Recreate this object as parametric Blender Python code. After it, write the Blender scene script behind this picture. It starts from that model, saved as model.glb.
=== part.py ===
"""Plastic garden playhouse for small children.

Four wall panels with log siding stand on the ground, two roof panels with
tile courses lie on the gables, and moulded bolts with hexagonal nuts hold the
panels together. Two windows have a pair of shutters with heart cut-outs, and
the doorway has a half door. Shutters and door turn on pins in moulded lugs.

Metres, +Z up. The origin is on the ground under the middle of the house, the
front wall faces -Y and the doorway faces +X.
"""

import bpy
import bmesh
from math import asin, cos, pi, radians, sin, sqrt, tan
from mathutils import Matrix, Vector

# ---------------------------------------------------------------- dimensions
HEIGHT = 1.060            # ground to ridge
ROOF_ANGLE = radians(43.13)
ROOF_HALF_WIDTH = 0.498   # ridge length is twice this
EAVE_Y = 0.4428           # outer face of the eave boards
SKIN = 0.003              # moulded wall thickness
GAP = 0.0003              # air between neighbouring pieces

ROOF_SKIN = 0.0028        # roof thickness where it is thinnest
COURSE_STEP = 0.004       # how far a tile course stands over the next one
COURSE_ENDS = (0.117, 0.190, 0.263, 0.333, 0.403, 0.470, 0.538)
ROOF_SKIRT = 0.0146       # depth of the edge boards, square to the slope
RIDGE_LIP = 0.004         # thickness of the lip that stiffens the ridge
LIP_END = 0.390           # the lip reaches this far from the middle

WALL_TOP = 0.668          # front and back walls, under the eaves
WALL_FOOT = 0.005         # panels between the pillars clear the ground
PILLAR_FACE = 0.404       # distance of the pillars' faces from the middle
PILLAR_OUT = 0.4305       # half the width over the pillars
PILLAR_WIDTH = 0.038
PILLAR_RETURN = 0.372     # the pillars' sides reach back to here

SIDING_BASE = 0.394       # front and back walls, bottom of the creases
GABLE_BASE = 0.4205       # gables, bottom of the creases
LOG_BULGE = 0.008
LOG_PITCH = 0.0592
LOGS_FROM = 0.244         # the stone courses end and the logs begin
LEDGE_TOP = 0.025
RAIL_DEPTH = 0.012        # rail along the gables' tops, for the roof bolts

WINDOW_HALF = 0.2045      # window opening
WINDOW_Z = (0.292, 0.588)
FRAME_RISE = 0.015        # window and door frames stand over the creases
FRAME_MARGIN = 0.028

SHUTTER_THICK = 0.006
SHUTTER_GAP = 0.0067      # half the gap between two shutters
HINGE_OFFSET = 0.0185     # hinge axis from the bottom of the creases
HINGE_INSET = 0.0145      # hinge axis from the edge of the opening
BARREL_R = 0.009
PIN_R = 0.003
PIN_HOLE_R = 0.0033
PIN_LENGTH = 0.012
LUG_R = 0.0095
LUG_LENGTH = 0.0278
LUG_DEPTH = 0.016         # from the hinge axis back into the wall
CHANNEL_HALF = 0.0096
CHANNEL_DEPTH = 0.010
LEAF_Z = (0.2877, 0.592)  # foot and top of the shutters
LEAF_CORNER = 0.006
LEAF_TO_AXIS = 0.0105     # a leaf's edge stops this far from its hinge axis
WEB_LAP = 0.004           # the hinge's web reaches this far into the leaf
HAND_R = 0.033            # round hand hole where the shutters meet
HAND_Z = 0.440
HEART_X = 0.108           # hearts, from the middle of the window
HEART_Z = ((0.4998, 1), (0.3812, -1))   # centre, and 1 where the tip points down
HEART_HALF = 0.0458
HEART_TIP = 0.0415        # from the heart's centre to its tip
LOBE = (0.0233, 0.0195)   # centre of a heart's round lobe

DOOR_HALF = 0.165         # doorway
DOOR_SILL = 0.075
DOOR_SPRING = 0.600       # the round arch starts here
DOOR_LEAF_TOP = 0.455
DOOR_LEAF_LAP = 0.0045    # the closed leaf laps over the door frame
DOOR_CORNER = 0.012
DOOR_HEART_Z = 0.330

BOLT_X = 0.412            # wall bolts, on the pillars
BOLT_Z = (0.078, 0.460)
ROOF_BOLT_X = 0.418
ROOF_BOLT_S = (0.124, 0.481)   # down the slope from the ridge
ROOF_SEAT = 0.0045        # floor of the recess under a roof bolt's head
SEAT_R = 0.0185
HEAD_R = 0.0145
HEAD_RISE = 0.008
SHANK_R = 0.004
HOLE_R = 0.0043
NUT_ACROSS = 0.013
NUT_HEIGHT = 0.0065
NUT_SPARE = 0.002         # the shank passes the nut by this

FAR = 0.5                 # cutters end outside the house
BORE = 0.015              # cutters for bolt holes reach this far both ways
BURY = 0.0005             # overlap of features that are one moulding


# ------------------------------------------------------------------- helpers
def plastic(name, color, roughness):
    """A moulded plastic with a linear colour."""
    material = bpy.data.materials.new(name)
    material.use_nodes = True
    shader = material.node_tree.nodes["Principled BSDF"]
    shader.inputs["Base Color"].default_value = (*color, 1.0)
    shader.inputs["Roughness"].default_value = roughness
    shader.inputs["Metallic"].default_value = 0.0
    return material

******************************

Extract the data exactly as given.

Recreate this object as parametric Blender Python code. After it, write the Blender scene script behind this picture. It starts from that model, saved as model.glb.
=== part.py ===
"""Plastic garden playhouse for small children.

Four wall panels with log siding stand on the ground, two roof panels with
tile courses lie on the gables, and moulded bolts with hexagonal nuts hold the
panels together. Two windows have a pair of shutters with heart cut-outs, and
the doorway has a half door. Shutters and door turn on pins in moulded lugs.

Metres, +Z up. The origin is on the ground under the middle of the house, the
front wall faces -Y and the doorway faces +X.
"""

import bpy
import bmesh
from math import asin, cos, pi, radians, sin, sqrt, tan
from mathutils import Matrix, Vector

# ---------------------------------------------------------------- dimensions
HEIGHT = 1.060            # ground to ridge
ROOF_ANGLE = radians(43.13)
ROOF_HALF_WIDTH = 0.498   # ridge length is twice this
EAVE_Y = 0.4428           # outer face of the eave boards
SKIN = 0.003              # moulded wall thickness
GAP = 0.0003              # air between neighbouring pieces

ROOF_SKIN = 0.0028        # roof thickness where it is thinnest
COURSE_STEP = 0.004       # how far a tile course stands over the next one
COURSE_ENDS = (0.117, 0.190, 0.263, 0.333, 0.403, 0.470, 0.538)
ROOF_SKIRT = 0.0146       # depth of the edge boards, square to the slope
RIDGE_LIP = 0.004         # thickness of the lip that stiffens the ridge
LIP_END = 0.390           # the lip reaches this far from the middle

WALL_TOP = 0.668          # front and back walls, under the eaves
WALL_FOOT = 0.005         # panels between the pillars clear the ground
PILLAR_FACE = 0.404       # distance of the pillars' faces from the middle
PILLAR_OUT = 0.4305       # half the width over the pillars
PILLAR_WIDTH = 0.038
PILLAR_RETURN = 0.372     # the pillars' sides reach back to here

SIDING_BASE = 0.394       # front and back walls, bottom of the creases
GABLE_BASE = 0.4205       # gables, bottom of the creases
LOG_BULGE = 0.008
LOG_PITCH = 0.0592
LOGS_FROM = 0.244         # the stone courses end and the logs begin
LEDGE_TOP = 0.025
RAIL_DEPTH = 0.012        # rail along the gables' tops, for the roof bolts

WINDOW_HALF = 0.2045      # window opening
WINDOW_Z = (0.292, 0.588)
FRAME_RISE = 0.015        # window and door frames stand over the creases
FRAME_MARGIN = 0.028

SHUTTER_THICK = 0.006
SHUTTER_GAP = 0.0067      # half the gap between two shutters
HINGE_OFFSET = 0.0185     # hinge axis from the bottom of the creases
HINGE_INSET = 0.0145      # hinge axis from the edge of the opening
BARREL_R = 0.009
PIN_R = 0.003
PIN_HOLE_R = 0.0033
PIN_LENGTH = 0.012
LUG_R = 0.0095
LUG_LENGTH = 0.0278
LUG_DEPTH = 0.016         # from the hinge axis back into the wall
CHANNEL_HALF = 0.0096
CHANNEL_DEPTH = 0.010
LEAF_Z = (0.2877, 0.592)  # foot and top of the shutters
LEAF_CORNER = 0.006
LEAF_TO_AXIS = 0.0105     # a leaf's edge stops this far from its hinge axis
WEB_LAP = 0.004           # the hinge's web reaches this far into the leaf
HAND_R = 0.033            # round hand hole where the shutters meet
HAND_Z = 0.440
HEART_X = 0.108           # hearts, from the middle of the window
HEART_Z = ((0.4998, 1), (0.3812, -1))   # centre, and 1 where the tip points down
HEART_HALF = 0.0458
HEART_TIP = 0.0415        # from the heart's centre to its tip
LOBE = (0.0233, 0.0195)   # centre of a heart's round lobe

DOOR_HALF = 0.165         # doorway
DOOR_SILL = 0.075
DOOR_SPRING = 0.600       # the round arch starts here
DOOR_LEAF_TOP = 0.455
DOOR_LEAF_LAP = 0.0045    # the closed leaf laps over the door frame
DOOR_CORNER = 0.012
DOOR_HEART_Z = 0.330

BOLT_X = 0.412            # wall bolts, on the pillars
BOLT_Z = (0.078, 0.460)
ROOF_BOLT_X = 0.418
ROOF_BOLT_S = (0.124, 0.481)   # down the slope from the ridge
ROOF_SEAT = 0.0045        # floor of the recess under a roof bolt's head
SEAT_R = 0.0185
HEAD_R = 0.0145
HEAD_RISE = 0.008
SHANK_R = 0.004
HOLE_R = 0.0043
NUT_ACROSS = 0.013
NUT_HEIGHT = 0.0065
NUT_SPARE = 0.002         # the shank passes the nut by this

FAR = 0.5                 # cutters end outside the house
BORE = 0.015              # cutters for bolt holes reach this far both ways
BURY = 0.0005             # overlap of features that are one moulding


# ------------------------------------------------------------------- helpers
def plastic(name, color, roughness):
    """A moulded plastic with a linear colour."""
    material = bpy.data.materials.new(name)
    material.use_nodes = True
    shader = material.node_tree.nodes["Principled BSDF"]
    shader.inputs["Base Color"].default_value = (*color, 1.0)
    shader.inputs["Roughness"].default_value = roughness
    shader.inputs["Metallic"].default_value = 0.0
    return material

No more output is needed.